Great, 0 collisions, 0 unmatched strings, we still have 5413 unmatched hashes to find, but that’s for future attempts.

For now I copy off lang_dictionary_validate_matchedStrings.txt (as this will have sorted the three resolved collision strings I added) to lang_dictionary.txt to act as the default dictionary for LangTool.

Future runs can be done by pointing the HashWranglers dictionary arg to a folder instead of a specific file, and copying the current validated dictionary there along with dictionaries of new strings to test.

GzsTool workflow:

Hashes update: GzsTool -OutputHashes for current version qar archives GameData\MGS\hashgrab\tpp_pc_<version> RoboCopy to mgsv-lookup-strings\GzsTool\Hashes\tpp_pc_<version> Uniquify Hashes\tpp_pc_<version> - Merges and sorts to one file. Copy tpp_pc_<version>_combined to Hashes\PathCode64 Uniquify-Combine Hashes PathCode64 - merges all PathCode64 hashes to one Uniquify-Combine Hashes PathCode64Gz (even though it’s just one file, for ) Note: Dont ever want to merge PathCode64 and PathCode64Gz hashes since they are created from different hashing functions.

Dict tests: HashWrangle -HashFunction PathCode64 with whatever dicts/new strings you got to test. Rename output if you’re going to use the same dictionary again

Repeat with PathCode64Gz

Merge both PathCode64_matchedStrings / Gz_matched This is release dictionary.
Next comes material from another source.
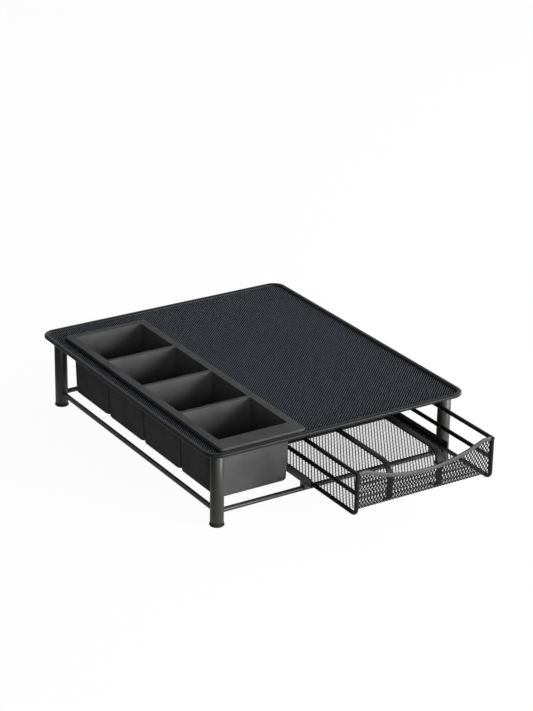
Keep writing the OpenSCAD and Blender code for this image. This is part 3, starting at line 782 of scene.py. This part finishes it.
class PODSTAND_OT_side_wires(bpy.types.Operator):
    """The bent hoops and the straight wires of the drawer's sides"""

    bl_idname = "podstand.side_wires"
    bl_label = "Side wires"

    def execute(self, context):
        coat = finish_named("wire_coat")
        for side in ("left", "right"):
            finish(self.hoop(side), "drawer", coat, ["hoop_" + side])
            for node in ("top_wire_" + side, "mid_wire_" + side):
                lo, hi = node_box(node)
                x, z = (lo.x + hi.x) / 2, (lo.z + hi.z) / 2
                piece = bar(node + "_coated", (x, lo.y, z), (x, hi.y, z), WIRE_R, WIRE_EDGE)
                finish(piece, "drawer", coat, [node])
        for node in ("cross_wire_mid", "cross_wire_rear"):
            lo, hi = node_box(node)
            y, z = (lo.y + hi.y) / 2, (lo.z + hi.z) / 2
            piece = bar(node + "_coated", (lo.x, y, z), (hi.x, y, z), (hi.z - lo.z) / 2,
                        ROD_EDGE, CROSS_SIDES)
            finish(piece, "drawer", coat, [node])
        return {"FINISHED"}

    def hoop(self, side):
        """One wire down the front post, back along the floor and up the rear post."""
        lo, hi = node_box("hoop_" + side)
        x, low = (lo.x + hi.x) / 2, lo.z + WIRE_R + HOOP_BEND_R
        top = node_box("top_wire_" + side)[0].z + WIRE_R
        front, back = POST_Y + HOOP_BEND_R, REAR_POST_Y - HOOP_BEND_R
        piece = ring_section("hoop_wire_" + side, WIRE_R, (x, POST_Y, top), HOOP_SIDES)
        go(0, 0, low - top)
        spin(RIGHT_ANGLE, (x, front, low), (1, 0, 0), BEND_STEPS)
        go(0, back - front, 0)
        spin(RIGHT_ANGLE, (x, back, low), (1, 0, 0), BEND_STEPS)
        go(0, 0, top - low)
        close_mesh()
        return piece


def dip_numbers():
    """Half the dip's width, its arc's radius and the angle that its shoulders turn by."""
    half = END_HALF - DIP_FLAT
    radius = (half * half + DIP_H * DIP_H) / (2 * DIP_H) - SHOULDER_R
    return half, radius, math.asin(half / (radius + SHOULDER_R))


def dip_z(x):
    """Height of the dipped front edge, x from the drawer's middle."""
    half, radius, _ = dip_numbers()
    x = abs(x)
    if x >= half:
        return DRAWER_TOP
    if x > half * radius / (radius + SHOULDER_R):
        return DRAWER_TOP - SHOULDER_R + math.sqrt(SHOULDER_R**2 - (half - x) ** 2)
    return DRAWER_TOP - DIP_H + radius - math.sqrt(radius**2 - x * x)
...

Stats: Run HashWrangler on each file in Hashes\tpp_pc_<version> and collect the stats output.

MtarTool workflow: Using fork https://github.com/TinManTex/MtarTool which adds -OutputHashes Workflow much the same as GzsTool

Unresolved Issues/stuff that would be good to do:

GzsTools broke off support for Ground Zeroes at 0.2, ideally it should be brought back to the current version of GzsTool Dictionary will have to be split, internally at least, if not at file leve, since it uses a different hashing function from TPP.

For GZ there is also the strange case of .6.ftexs, which isn’t in the extensions list, and doesn’t seem to have an index for, but matches if you give it a dict entry.

by default with /Assets/tpp/effect/vfx_pic/explosion/fx_expanm06_ks_alp_clp in dict

` <Entry FilePath="/Assets/tpp/effect/vfx_pic/explosion/fx_expanm06_ks_alp_clp.5.ftexs" /> <Entry Hash="196289966432593" FilePath="b28651b8e151" /> `

Adding /Assets/tpp/effect/vfx_pic/explosion/fx_expanm06_ks_alp_clp.6.ftexs

` <Entry FilePath="/Assets/tpp/effect/vfx_pic/explosion/fx_expanm06_ks_alp_clp.5.ftexs" /> <Entry FilePath="/Assets/tpp/effect/vfx_pic/explosion/fx_expanm06_ks_alp_clp.6.ftexs" /> `

SubpTool: should be updated with -OutputHashes option and a dictionary. MtarTool should be updated with -OutputHashes option

MtarTool: While fork does have -OutputHashes, it outputs all pathhashes in pathcode64 (hash & 0x3FFFFFFFFFFFF), not pathcode64gz. However many hashes get hits with pathcode64gz. I’m probably just don’t have an understanding what’s happening.

FoxTool: fox_dictionary and GzsTool fpk_dictionary might need to be looked into.

HashWrangler: Better stats output/per file like qar-dictionary-project

LangTool: Change to output to each file rather than append one? Would allow finer grained stats.